Sergio Busquets, usually such a calm presence at the back of midfield, has seemed a little startled. Rakitic has had less of an influence. And, perhaps most surprisingly, Suarez has looked a little sluggish. Notably his ball regains from tackles and interceptions is at less than half its usual level.
Perhaps it’s fatigue or a loss of hunger after so much success, or perhaps there’s been a loss of collective identity, that players have, even if only slightly, begun to shirk their collective responsibilities. One of Xavi’s many roles was to keep players focused. Busquets is probably the senior figure who should have taken on that task in Iniesta’s absence, but he is a diffident character, far less assertive than Xavi.

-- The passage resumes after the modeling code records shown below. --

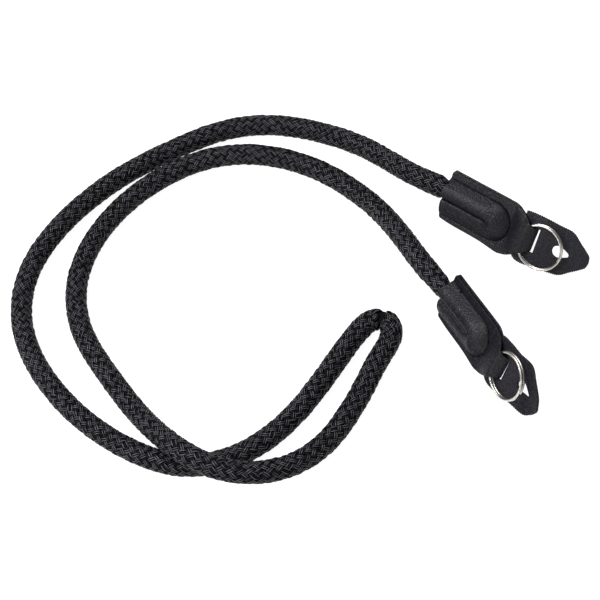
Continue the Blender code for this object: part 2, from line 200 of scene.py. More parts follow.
# Seam: two legs and a half circle round the pocket
SEAM_FROM = 1.0 * MM
SEAM_TURN = 21.5 * MM
SEAM_HALF = 7.65 * MM
SEAM_V = -1.2 * MM
SEAM_GROOVE = 0.6 * MM
SEAM_GROOVE_HALF = 0.26 * MM
BACK_GROOVE = 0.7  # share of that groove's depth in the back layer
SEAM_SHALLOW = 0.55  # share of the groove's depth between two needle holes
STITCH = 2.5 * MM
STITCH_GAP = 0.08  # share of a stitch left free at each of its ends
THREAD = 0.42 * MM
KNOT_TURNS = (
    Turn(0.9, 0.9 * MM, 0.55 * MM), Turn(-0.8, 0.8 * MM, 0.75 * MM), Turn(2.1, 1.5 * MM, 0.35 * MM),
)
KNOT_SUNK = 0.1 * MM
KNOTS = {"b": 6.4 * MM}  # where the thread was tied off, along the upper leg of the seam

# Guard flap
GUARD_N = 1.8 * MM
GUARD_LEATHER = 0.95 * MM
GUARD_EDGES_MM = (
    (33.5, -9.6, 9.4), (34.8, -10.4, 9.7), (36.5, -10.8, 9.9), (38.6, -10.7, 10.1),
    (40.8, -10.4, 10.2), (42.5, -10.3, 10.2), (44.5, -10.1, 10.0), (47.0, -9.8, 9.7),
    (50.0, -9.5, 9.5), (52.6, -9.1, 9.1), (54.0, -8.4, 8.4), (56.5, -6.3, 6.3),
    (59.0, -4.4, 4.4), (60.8, -2.9, 2.9), (61.6, -1.7, 1.7), (61.9, -0.6, 0.6),
)
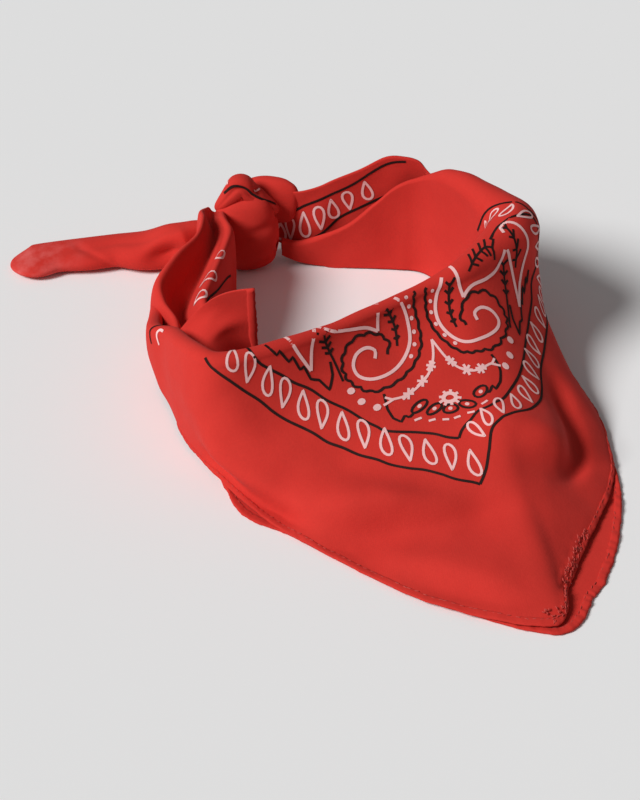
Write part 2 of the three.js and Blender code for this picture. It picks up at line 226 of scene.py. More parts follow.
def flapCloth(a, b):
    form = flapForm
    start = (form["lowStart"] + (form["highStart"] - form["lowStart"]) * b) / lastRow
    inside = np.full_like(a, legShare + rollShare * 1.3)
    left = neckCloth(start, inside) + outward(neckCloth, start, inside) * form["clear"]
    low, high = np.array(form["lowRight"]), np.array(form["highRight"])
    right = low + (high - low) * col(b)
    bow = np.sin(np.pi * a)
    sag = form["hollow"] * bow * (0.4 + 0.6 * np.sin(np.pi * b))
    rise = form["arch"] * bow * b
    return left + (right - left) * col(a) + np.stack([-0.35 * sag, 0.9 * sag, rise], axis=-1)


def softBody(rows):
    def place(a, b):   # a along the body, b once round it
        x, y, z, wide, high, side = readRows(rows, a)
        ahead = readRows(rows, np.minimum(1, a + 0.02))[:3].T
        behind = readRows(rows, np.maximum(0, a - 0.02))[:3].T
        way = unit(ahead - behind)
        across = heading(side)
        across = unit(across - way * col((across * way).sum(axis=-1)))
        lift = np.cross(way, across)
        round_ = np.maximum(0.12, np.sqrt(np.maximum(0, 1 - np.abs(2 * a - 1) ** 9)))
        turn = 2 * np.pi * b
        c, s = np.cos(turn), np.sin(turn)
        u = np.sign(c) * np.abs(c) ** (2 / 2.3) * wide * round_
        v = np.sign(s) * np.abs(s) ** (2 / 2.3) * high * round_
        p = np.stack([x, y, z], axis=-1) + across * col(u) + lift * col(v)
        p[:, 2] = np.maximum(0, p[:, 2])
        return p
    return place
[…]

The return of Iniesta–who is 13 months removed from receiving an ovation from the Madridistas at the Bernabeu–after six weeks out, though, provides a link to the past. He has the authority to re-establish the old identity. His presence should also mean Messi plays slightly higher up the pitch, rather than dropping deep to play the creative role himself, and that in turn may re-energize the front three.
It’s a huge responsibility to place on a player in his first game back after a knee injury, especially given the opponent, but the fact it is necessary suggests just how desperate Barcelona’s situation is. The league season can still be salvaged, but the reigning champions cannot lose on Saturday.